Worst design crimes?
The worst design crime in home staging is thinking that you’re the client. I had a homeowner whose bathroom was sponge painted pink and gold – a DIY project. All her friends told her they loved it, but I had to tell her that it looked like feces had been smeared on her walls and needed to be painted over. The worst design crime is believing your friends. They have absolutely no reason to be honest with you because they’d rather spare your feelings.
We also don’t want to alienate buyers by creating a feeling of us vs. them, so anything political, college or sport team-related is not allowed. An example was a house that had a huge Oregon State Beavers flag in the living room. When I told the owner that they’d need to take down the flag he refused. Why, the owner asked, was Justin a Duck? No, I’m a Rainbow, I went to the University of Hawaii. No, we have different priorities – I want to sell your house and you want to root for a football team. People can have a hard time letting go of control when they see three humongous guys in grey shirts come in to stage their house. People are incredulous that these guys can do a better job than they have.
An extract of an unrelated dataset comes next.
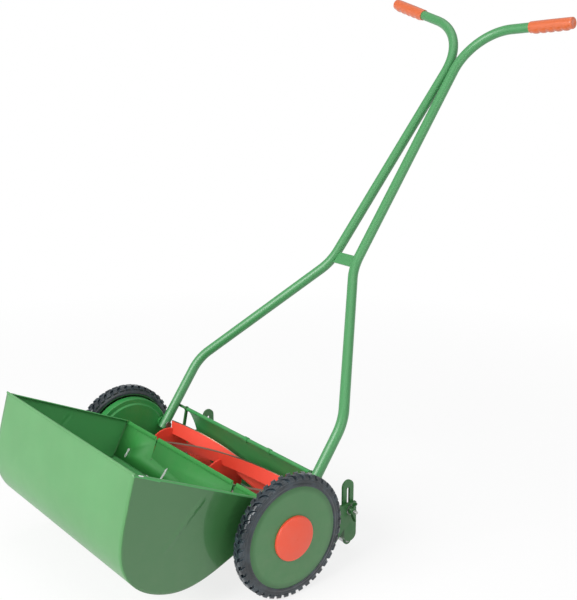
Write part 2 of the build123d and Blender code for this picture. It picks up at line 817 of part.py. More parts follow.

What is the range of house prices you’ve worked on?
High: 22M
Low: 186k studio
Best tip for staging?
Practice empathy. Put your feet into your buyers’ shoes, and think like they think. Try to make it as easy as possible for as many people as possible to make a full price offer on the house. Because when you’re a seller with only one product and it happens to be the biggest investment you’ve made in your entire life, you may want to think about who your client is.
Next adventure?
I’d like to have offices up and down the west coast.